Maar eerlijk gezegd vind ik de reactie van de omgeving niet zo interessant. De omgeving is laltijd tegen vernieuwing, doet er niet toe wat, zeker als er geen grote nieuwe features zijn. Het is aan ons om de wereld te overtuigen van de onzichtbare voordelen die "gewone" gebruikers niet belangrijk (denken te) vinden.
Vanuit de zakenwereld denk ik ook dat er weinig interesse zal zijn.
De video zelf is inderdaad niet zo boeiend. Dat gaan ze echt niet opslaan, want dat kost gewoon teveel. Maar big tech zal vast zijn AI loslaten om bots te trainen en services te optimaliseren voor winstbejag. Maar de data eromheen, de chats, de bestanden, wie met wie contact heeft. Dat is natuurlijk allemaal wel interessant voor diverse partijen (om door te verkopen).
Het is jammer dat dit weer linux-only is. Docker is leuk, maar vreet toch meer resources dan je eigenlijk wilt (10% idle load is voor 24/7 standby toch nog prijzig). Maar de resources an sich is vrij hoog om dit aan een groot team uit te rollen imo.

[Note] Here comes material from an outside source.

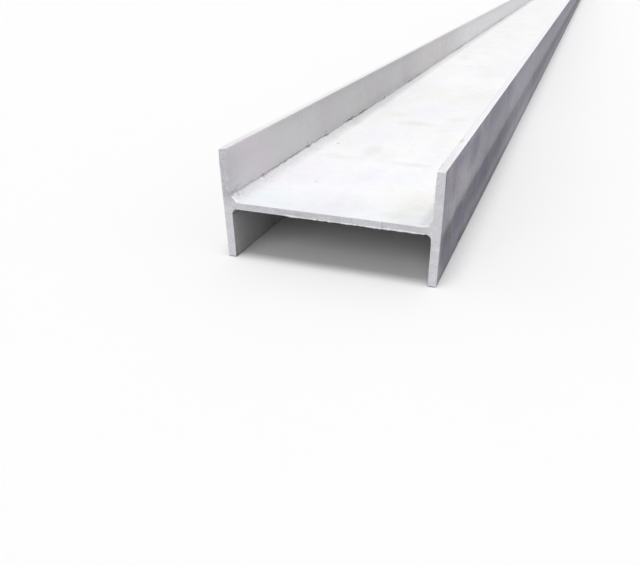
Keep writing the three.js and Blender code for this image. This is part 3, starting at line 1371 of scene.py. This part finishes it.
@dataclass(frozen=True)
class Studio:
    """A pale floor under soft daylight."""

    floor_size: float = 400.0  # side of the floor
    floor_drop: float = 0.2 * MM  # how far it lies under the toes
    sky_level: float = 0.30  # light from all round
    floor_seen: float = 0.90  # brightness of the floor to the eye and in reflections
    floor_bounce: float = 0.15  # brightness of the floor as it lights the beam
    lamps: tuple[Lamp, ...] = (
        Lamp("overhead", tilt_deg=6, heading_deg=180, spread_deg=26, level=0.54),
        Lamp("front", tilt_deg=70, heading_deg=185, spread_deg=60, level=0.41),
        Lamp("right", tilt_deg=72, heading_deg=90, spread_deg=70, level=0.10),
        Lamp("left", tilt_deg=72, heading_deg=270, spread_deg=70, level=0.12),
        Lamp("back", tilt_deg=72, heading_deg=0, spread_deg=70, level=0.14),
    )

    def build(self) -> None:
        """Adds the floor, the sky and the lamps."""
        half = self.floor_size / 2
        corners = np.array([[-half, -half], [half, -half], [-half, half], [half, half]])
        grid = np.concatenate([corners, np.full((4, 1), -self.floor_drop)], axis=1).reshape(2, 2, 3)
        floor = Patch.from_grid(grid).mesh_object("floor", crease_deg=30.0)
        floor.data.materials.append(self._floor_finish())
        self._sky()
        for lamp in self.lamps:
            lamp.build()

    def _floor_finish(self) -> bpy.types.Material:
        """The floor's matt finish: near white where it is seen, darker where it gives light."""
        material = bpy.data.materials.new("pale_floor")
        material.use_nodes = True
        graph = Graph(material.node_tree)
        surface = graph.named("BSDF_PRINCIPLED")
        surface.inputs["Roughness"].default_value = 1.0
        surface.inputs["Specular IOR Level"].default_value = 0.0
        colour = graph.mix(graph.seen(), grey(self.floor_bounce), grey(self.floor_seen))
        graph.feed(surface, "Base Color", colour)
        return material

    def _sky(self) -> None:
        """White where it is seen, and a plain soft light from all round."""
        world = bpy.data.worlds.new("soft_sky")
        bpy.context.scene.world = world
        world.use_nodes = True
        graph = Graph(world.node_tree)
        colour = graph.mix(graph.seen(), grey(self.sky_level), grey(1.0))
        graph.feed(graph.named("BACKGROUND"), "Color", colour)


@dataclass(frozen=True)
class ViewCamera:
    """The camera: it looks down along the beam from just outside the near end."""

    place: tuple[float, float, float] = (0.1847, -3.4816, 0.2437)  # its position
    turn_deg: tuple[float, float, float] = (56.353, -0.46, 18.754)  # its XYZ rotation
    lens_mm: float = 35.0
    sensor_mm: float = 36.0
    shift: tuple[float, float] = (-0.05, 0.125)  # sideways and upward shift, in sensor widths
    clip: tuple[float, float] = (0.02, 500.0)  # closest and furthest distance that it shows

    def build(self) -> None:
        """Adds the camera and makes it the scene's."""
        data = bpy.data.cameras.new("view_camera")
        data.sensor_width = self.sensor_mm
        data.lens = self.lens_mm
        data.shift_x, data.shift_y = self.shift
        data.clip_start, data.clip_end = self.clip
        camera = bpy.data.objects.new("view_camera", data)
        camera.location = self.place
        camera.rotation_euler = tuple(math.radians(turn) for turn in self.turn_deg)
        bpy.context.scene.collection.objects.link(camera)
        bpy.context.scene.camera = camera


# ------------------------------------------------------------------ the whole


def adopt(piece: bpy.types.Object, material: bpy.types.Material) -> bpy.types.Object:
    """Gives a piece its finish and makes it part of the beam.

    Args:
        piece: the piece.
        material: its finish.

    Returns:
        The same piece.
    """
    piece.data.materials.append(material)
    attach(piece, BODY)
    log.info("%s: %d faces", piece.name, len(piece.data.polygons))
    return piece


def main() -> None:
    """Builds the beam, its surroundings and the camera."""
    logging.basicConfig(level=logging.INFO, format="%(name)s: %(message)s")
    bpy.context.scene.view_settings.view_transform = "Standard"
    ViewCamera().build()
    Studio().build()

    low, high = (np.array(corner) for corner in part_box(NODE))
    half_depth, half_length, half_width = (high - low) / 2
    mid_height = (low[2] + high[2]) / 2
    place = (Section(half_depth, half_width), half_length, mid_height, Wear())
    steel = PickledSteel(*place).material()

    skin = adopt(BeamSkin(*place).build(), steel)
    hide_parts(NODE)
    uneven = {"lumps": 0.45 * MM, "dark_places": DARK_PLACES, "steps": (2400, 700)}
    bulging = {"fill": 0.9, "climb": 1.4 * MM, "sag": 3.0 * MM, "curl": 1.5 * MM}
    seams = (
        RootSeam(*place, Side.LEFT, Level.UPPER, **bulging, **uneven),
        RootSeam(*place, Side.LEFT, Level.LOWER),
        RootSeam(*place, Side.RIGHT, Level.UPPER, fill=0.10, **uneven),
        RootSeam(*place, Side.RIGHT, Level.LOWER),
    )
    for piece in (*seams, *(CutBurr(*place, end) for end in End)):
        adopt(piece.build(), steel)


if __name__ == "__main__":
    main()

Ja voor een hello world tutorial op Tweakers zal het vast goed te doen zijn, maar dit soort services laten zich altijd maar lastig schalen. 100 deelnemers is voor veel bedrijven peanuts als je alleen al kijkt naar de stand-up sessies van alle ontwikkel teams in de ochtend.
Verder is het fijn om een webclient te zien. Ik denk dat dit voor de meesten wel de beste oplossing is. Ook externen kun je dan gewoon een linkje sturen.

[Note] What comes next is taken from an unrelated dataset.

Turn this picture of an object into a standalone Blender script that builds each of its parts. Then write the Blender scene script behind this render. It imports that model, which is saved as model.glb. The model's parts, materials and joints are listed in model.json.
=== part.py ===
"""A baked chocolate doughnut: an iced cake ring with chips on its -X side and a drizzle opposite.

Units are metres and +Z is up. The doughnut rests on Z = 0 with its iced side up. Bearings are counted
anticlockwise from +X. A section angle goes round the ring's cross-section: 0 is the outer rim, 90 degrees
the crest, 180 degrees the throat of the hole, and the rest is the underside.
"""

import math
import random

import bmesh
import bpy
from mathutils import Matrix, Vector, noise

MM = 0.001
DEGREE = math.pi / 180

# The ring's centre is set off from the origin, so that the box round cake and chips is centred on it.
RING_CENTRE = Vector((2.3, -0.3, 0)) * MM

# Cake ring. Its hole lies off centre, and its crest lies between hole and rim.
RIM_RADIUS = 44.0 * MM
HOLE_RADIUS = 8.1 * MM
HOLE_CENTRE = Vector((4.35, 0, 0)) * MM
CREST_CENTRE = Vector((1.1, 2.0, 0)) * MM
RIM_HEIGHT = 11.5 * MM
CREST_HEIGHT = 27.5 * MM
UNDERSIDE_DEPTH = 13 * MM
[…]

Dit artikel beschrijft vooral het opzetten van een eigen server. Zijn er mensen die praktische ervaring hebben met Jitsi via de bestaande community servers?
Verschil/overeenkomsten met 'the usual niet zo privacy minded aanbieders (Teams/Skype/etc)'?
Ervaringen met grote groepen en de diverse community servers?
Wat is de toegevoegde waarde vd 8x8 Meet service/app?
Ik heb ooit naar Jitsi gekeken en wat links verzameld, maar ben er nooit verder mee gegaan (jammer, want volgens mij heeft het veel potentie).
Jitsi is geweldig. De performance is zo enorm veel beter dan dat stroperige gedrocht MS Teams dat we op het werk gebruiken. En het prioritiseert frame rate over beeldkwaliteit en dat is fijn want daardoor kan je subtiele uitdrukkingen makkelijker herkennen. De laatste maanden kan Teams niet eens meer goed de status van gesprekspartners bijhouden, die blijft vaak hangen en als je dan op zo'n gesprek klikt dan wordt de status opeens bijgewerkt naar de huidige.
En het heeft niet de smerige trucjes van Zoom dat bijvoorbeeld een rootkit installeerde op Macs. En nog weigerde die te verwijderen ook todat Apple dat voor ze deed. Omgekeerde wereld.
Overigens heb ik het niet self hosted, ik gebruik gewoon de open server https://meet.jit.si
[Reactie gewijzigd door GekkePrutser op 22 juli 2024 18:51]
Werkt goed, op mijn werk gebruiken we het sinds begin Corona (vanwege veiligheid) voor bepaalde meetings i.p.v. Teams. In de eerste paar maanden was het nog wat vallen en opstaan, maar tegenwoordig een goed programma.
https://meet.jit.si/ kwaliteit is zelfs bij 1 op 1 van dial-up kwaliteit of minder. Ik hoor al jaren hoog opgegeven worden van Jitsi, maar in de praktijk is de ervaring zo, dat je zegt alles behalve Jitsi.
Eens kijken of ik bij de reacties blijf kunnen want dit is gratis artikel 1.
Ik pas Jitsi al toe sinds het begin van de pandemie in de GGZ instelling waar ik werk. Ik had het gelukkig al veel eerder ontdekt waardoor ik binnen een paar dagen de behandelaren aan het videobellen had. Het moeilijkste was om genoeg webcams bij elkaar te sprokkelen
De behandelaren zijn er zeer over te spreken en de cliënten ook, alleen videobellen als vervanger van fysieke sessies is er niet bij behandelaren en cliënten.
Een aantal behandelaren vroegen hoe dit gratis kon zijn zonder dat er informatie verkocht wordt. Zie je maar weer hoe mensen denken over Big Tech en hun verdienmodel.